The lock-up period is when existing shareholders are not allowed to sell their shares in the market. In a traditional IPO, companies tend to a certain lock-up period wherein existing shareholders can’t sell their shares to prevent oversupply and decrease in share prices in the market. There’s no lock-up period in DPO as only existing shareholders sell their shares in the open market.
Timeline of the process
IPO is usually a time-consuming process. The companies may have to start a year or so before they decide to go public. This is because it involves selecting a management team and directors, getting systems ready, creating presentations, the underwriting processes and so on. However, on the other side, there is no obligations on the part of companies; hence, it is less time-consuming.

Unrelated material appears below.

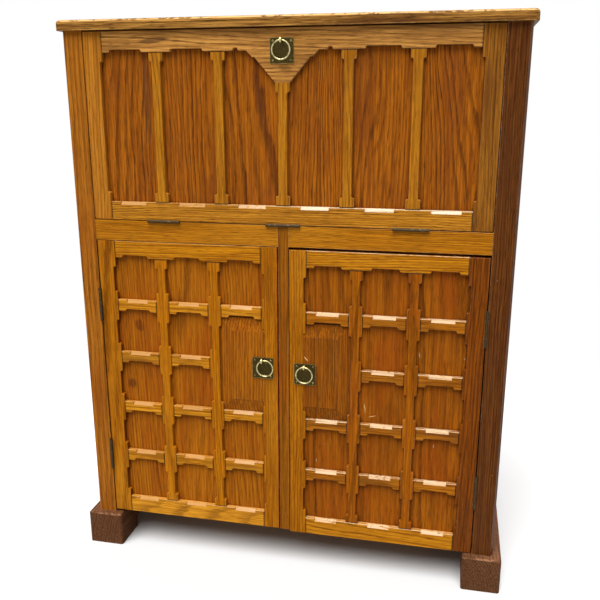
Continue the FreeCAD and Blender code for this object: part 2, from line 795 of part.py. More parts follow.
# ---------------------------------------------------------------- quadrant stays
# A strip bent to a circle about the flap's hinge axis slides through a guide on the post.
stay_outer_x = half_opening - stay_side_inset
stay_inner_x = stay_outer_x - stay_strip_thickness
stay_guide_y = inner_y + stay_guide_gap


def on_stay_circle(x, angle, radius):
    """A point about the hinge axis, at an angle from straight up towards the back."""
    turn = math.radians(angle)
    return V(x, hinge_y + radius * math.sin(turn), fall_axis_z + radius * math.cos(turn))


def stay_track(x_low, x_high, half_strip):
    """A full ring about the hinge axis, from which strip, guide hole and slot are cut."""
    start, end = V(x_low, hinge_y, fall_axis_z), V(x_high, hinge_y, fall_axis_z)
    return cylinder(stay_radius + half_strip, start, end).cut(
        cylinder(stay_radius - half_strip, start, end))


def stay_pin_angle():
    """Where the stop pin is when the flap is closed: it meets the guide's back when down."""
    guide_back = stay_guide_y + stay_guide_depth - hinge_y
    reach = guide_back + stay_pin_radius + stay_pin_clearance
    return math.degrees(math.asin(reach / stay_radius)) + fall_opening_angle


def stay():
    """The strip from the flap's inner face to its end below the bar floor."""
    end_angle = stay_pin_angle() + math.degrees(stay_end_length / stay_radius)
    reach = 2 * stay_radius
    sector = [V(stay_inner_x, hinge_y, fall_axis_z)]
    sector += [on_stay_circle(stay_inner_x, angle, reach)
               for angle in (0, end_angle / 2, end_angle)]
    strip = stay_track(stay_inner_x, stay_outer_x, stay_strip_width / 2)
    strip = strip.common(polygon_prism(sector, X_DIR * stay_strip_thickness))
    strip = strip.cut(block(stay_inner_x, stay_outer_x, inner_y - reach, inner_y,
                            fall_axis_z, fall_axis_z + reach))
    pin_place = on_stay_circle(stay_inner_x, stay_pin_angle(), stay_radius)
    pin = cylinder(stay_pin_radius, pin_place + X_DIR * stay_strip_thickness,
                   pin_place - X_DIR * stay_pin_height)
    return joined([strip, pin, stay_foot()])


def stay_foot():
    """The plate by which the strip is screwed to the flap."""
    rise = math.sqrt(stay_radius ** 2 - (inner_y - hinge_y) ** 2)
    middle_z = fall_axis_z + rise
    return block(stay_outer_x - stay_foot_width, stay_outer_x, inner_y,
                 inner_y + stay_foot_thickness,
                 middle_z - stay_foot_length / 2, middle_z + stay_foot_length / 2)


def stay_guide():
    """A staple on the post's inner face, open along the strip's circle."""
    middle_y = stay_guide_y + stay_guide_depth / 2 - hinge_y
    middle_z = fall_axis_z + math.sqrt(stay_radius ** 2 - middle_y ** 2)
    x_low = stay_inner_x - stay_guide_clearance - stay_guide_wall
    staple = block(x_low, half_opening, stay_guide_y, stay_guide_y + stay_guide_depth,
                   middle_z - stay_guide_height / 2, middle_z + stay_guide_height / 2)
    return staple.cut(stay_track(stay_inner_x - stay_guide_clearance,
                                 stay_outer_x + stay_guide_clearance,
                                 stay_strip_width / 2 + stay_guide_clearance))


def stay_slot():
    """The slot in the bar floor that lets strip and pin through."""
    return stay_track(stay_inner_x - stay_pin_height - stay_slot_clearance,
                      stay_outer_x + stay_slot_clearance,
                      stay_strip_width / 2 + stay_slot_clearance)


# ---------------------------------------------------------------- ring pulls
ring_lean = math.radians(left_ring_lean)        # a leaning wire crosses the bore aslant
eye_bore_radius = (ring_wire_radius / math.cos(ring_lean)
                   + math.tan(ring_lean) * eye_length / 2 + eye_bore_clearance)
eye_stem_wall = (eye_radius - eye_bore_radius) / 2


def pull_plate(x, z):
    """A square plate with a round boss, and the eye that holds the ring."""
    half = pull_plate_size / 2
    front_y = face_y - pull_plate_thickness
    plate = block(x - half, x + half, front_y, face_y, z - half, z + half)
    corners = [edge for edge in plate.Edges if edge.BoundBox.YLength > TOUCHING]
    plate = plate.makeChamfer(pull_plate_corner, corners)
    boss = Part.makeCone(pull_boss_radius, pull_boss_radius - pull_boss_height,
                         pull_boss_height, V(x, front_y, z), Y_DIR * -1)
    eye_place = V(x, front_y - ring_plane_distance, z + ring_axis_rise)
    half_eye = X_DIR * (eye_length / 2)
    eye = cylinder(eye_radius, eye_place - half_eye, eye_place + half_eye)
    stem = cylinder(eye_stem_radius, V(x, front_y, eye_place.z),
                    eye_place + Y_DIR * (eye_bore_radius + eye_stem_wall))
    bore = cylinder(eye_bore_radius, eye_place - half_eye * 2, eye_place + half_eye * 2)
    return joined([plate, boss, eye, stem]).cut(bore)


def pull_ring(x, z, lean=0):
    """The drop ring hangs from the eye; its wire runs through the bore."""
    eye_place = V(x, face_y - pull_plate_thickness - ring_plane_distance, z + ring_axis_rise)
    ring = Part.makeTorus(ring_radius, ring_wire_radius, eye_place - Z_DIR * ring_radius, Y_DIR)
    return ring.rotated(eye_place, Y_DIR, -lean)


def door_pull_z(side):
    drop = right_door_drop + right_pull_drop if side == RIGHT else 0
    return door_bottom_z - drop + door_pull_height


# ---------------------------------------------------------------- magnetic catches
fall_magnet_z = fall_top_z - stop_lap           # both kinds hang under their stop rail
door_magnet_z = mid_rail_bottom_z - door_top_gap - stop_lap


def magnet(x, z):
    y_low = inner_y + strike_thickness + magnet_gap
    return block(x - magnet_width / 2, x + magnet_width / 2, y_low, y_low + magnet_depth,
                 z - magnet_height, z)


def strike(x, z):
    middle = z - magnet_height / 2
    return block(x - strike_width / 2, x + strike_width / 2, inner_y,
                 inner_y + strike_thickness, middle - strike_height / 2,
                 middle + strike_height / 2)


def magnets():
    solids = [magnet(side * fall_magnet_offset, fall_magnet_z) for side in (LEFT, RIGHT)]
    return solids + [magnet(side * door_magnet_offset, door_magnet_z) for side in (LEFT, RIGHT)]


# ---------------------------------------------------------------- the nodes
def export_carcass():
    export("top_slab", top_slab())
    for side, name in ((LEFT, "left"), (RIGHT, "right")):
        export(name + "_foot", foot(side))
        export(name + "_front_post", front_post(side))
        export(name + "_back_post", back_post(side))
    export("side_rails", *side_rails())
    export("side_panels", *side_panels())
    export("mid_rails", *mid_rails())
    export("centre_muntin", centre_muntin())
    export("bar_floor", bar_floor())
    export("bar_shelf", board(back_panel_y - bar_shelf_depth, bar_shelf_bottom_z,
                              shelf_thickness))
    export("cupboard_floor", board(board_y, cupboard_floor_bottom_z, floor_thickness))
    export("cupboard_shelf", board(inner_y + cupboard_shelf_setback, cupboard_shelf_bottom_z,
                                   shelf_thickness))
    export("bearers", *bearers())
    export("stop_rails", *stop_rails())
    export("back_rail", back_rail())
    export("back_panel", back_panel())
    export("fall_hinge_fixed_leaves",
           *on_fall_axis(hinge_leaf(fall_hinge_length, fall_bottom_gap, RIGHT)))
    export("door_hinge_fixed_leaves",
           *door_hinge_leaves(LEFT, RIGHT), *door_hinge_leaves(RIGHT, RIGHT))
    export("hinge_pins", *hinge_pins())
    export("stay_guides", *both_sides(stay_guide()))
    export("catch_magnets", *magnets())


def export_fall():
    export("fall_left_stile", fall_stile(LEFT))
    export("fall_right_stile", fall_stile(RIGHT))
    export("fall_top_rail", fall_top_rail())
    export("fall_bottom_rail", fall_bottom_rail())
    export("fall_muntins", *fall_muntins())
    export("fall_panel", fall_panel())
    export("fall_hinge_moving_leaves",
           *on_fall_axis(hinge_leaf(fall_hinge_length, fall_bottom_gap, LEFT)))
    export("fall_stays", *both_sides(stay()))
    export("fall_strikes", *[strike(side * fall_magnet_offset, fall_magnet_z)
                             for side in (LEFT, RIGHT)])
    export("fall_pull_plate", pull_plate(0, fall_top_z - fall_pull_inset))
    export("fall_ring", pull_ring(0, fall_top_z - fall_pull_inset))


def export_door(side, name):
    export(name + "_hinge_stile", door_hinge_stile(side))
    export(name + "_meeting_stile", door_meeting_stile(side))
    export(name + "_top_rail", door_top_rail(side))
    export(name + "_bottom_rail", door_bottom_rail(side))
    export(name + "_muntins", *door_muntins(side))
    export(name + "_bars", *door_bars(side))
    export(name + "_panel", door_panel(side))
    export(name + "_lock_pad", lock_pad(side))
    export(name + "_hinge_moving_leaves", *door_hinge_leaves(side, LEFT))
    export(name + "_strike", strike(side * door_magnet_offset, door_magnet_z))
    export(name + "_pull_plate", pull_plate(side * door_pull_offset, door_pull_z(side)))
    export(name + "_ring", pull_ring(side * door_pull_offset, door_pull_z(side),
                                     left_ring_lean if side == LEFT else 0))


os.makedirs("parts", exist_ok=True)
export_carcass()
export_fall()
export_door(LEFT, "left_door")
export_door(RIGHT, "right_door")
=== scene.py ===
# %% [markdown]
# # An oak bar cabinet with a fold out shelf
#
# The cabinet arrives as a finished CAD model: every board, hinge leaf and ring is already in
# its place, in metres, with Z up and the front facing -Y. This lesson gives those parts their
# oak, brass and varnish, adds the smallest fixings, and sets up a camera, a floor and lamps.

# %% Load the frame
import bpy
from math import radians
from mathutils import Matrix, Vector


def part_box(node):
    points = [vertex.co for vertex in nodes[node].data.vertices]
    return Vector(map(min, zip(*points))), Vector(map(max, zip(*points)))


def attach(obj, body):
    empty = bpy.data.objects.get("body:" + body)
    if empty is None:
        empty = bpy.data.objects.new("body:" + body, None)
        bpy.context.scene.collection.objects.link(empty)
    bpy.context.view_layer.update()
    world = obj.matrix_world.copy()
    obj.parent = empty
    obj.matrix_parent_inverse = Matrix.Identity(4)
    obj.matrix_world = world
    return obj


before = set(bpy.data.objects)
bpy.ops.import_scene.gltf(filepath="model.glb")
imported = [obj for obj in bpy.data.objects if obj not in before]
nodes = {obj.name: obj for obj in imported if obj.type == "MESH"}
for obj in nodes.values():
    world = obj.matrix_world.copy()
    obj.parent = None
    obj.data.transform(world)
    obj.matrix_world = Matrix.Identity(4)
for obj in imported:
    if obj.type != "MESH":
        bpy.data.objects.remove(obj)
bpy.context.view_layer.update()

# %% [markdown]
# ## The camera
#
# A cabinet of this height is seen here by a person bending down a little, close to it and
# slightly to the right. Lens and place belong together: a longer lens from further away would
# show the uprights more parallel, so both are set as one. The camera is made here, from its
# data block up, so that the view doesn't hang on whatever scene was open before.

# %% Camera
lens_length, sensor_width = 43.64, 36.0
camera_place = (0.3177, -1.5123, 0.9514)
camera_pitch, camera_swing = 74.94, 12.08

eye = bpy.data.cameras.new("eye")
eye.lens, eye.sensor_width = lens_length, sensor_width
viewer = bpy.data.objects.new("viewer", eye)
viewer.location = camera_place
viewer.rotation_euler = (radians(camera_pitch), 0.0, radians(camera_swing))
bpy.context.scene.collection.objects.link(viewer)
bpy.context.scene.camera = viewer
bpy.context.scene.view_settings.view_transform = "Standard"
print("camera at", tuple(round(v, 3) for v in viewer.location))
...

While Initial Public Offering and Direct Public Offering are two ways for a company to go public, these two differ in many aspects as mentioned above. Both of them have their pros and cons and may be considered in different situations or companies. We hope that this guide helped you to get greater insights into them and now you know how these offerings differ from each other.
Frequently Asked Questions (FAQS)
Is direct listing considered better than IPO?
It depends on the purpose of the company to make the decision. But generally, DPO may be considered better than IPO as it is very cost-effective, and IPO may require crores of rupees for the process.
Can a company get listed without an IPO?
Yes. Direct listing is the other way for companies to get listed and sell their shares to people.
Who sets the price in the direct listing?
In this, the issuer sets the price of offerings 002C the maximum number of shares investors can purchase, the timeline of offering and so on.
Is direct listing common in India?
Yes. India has a bill known as the Companies (Amendment) Bill, 2020, that allows this.
How long does direct listing take?
The process of DPO not only requires fewer funds but can also be completed faster than the IPO. It can take a month or so to complete the process.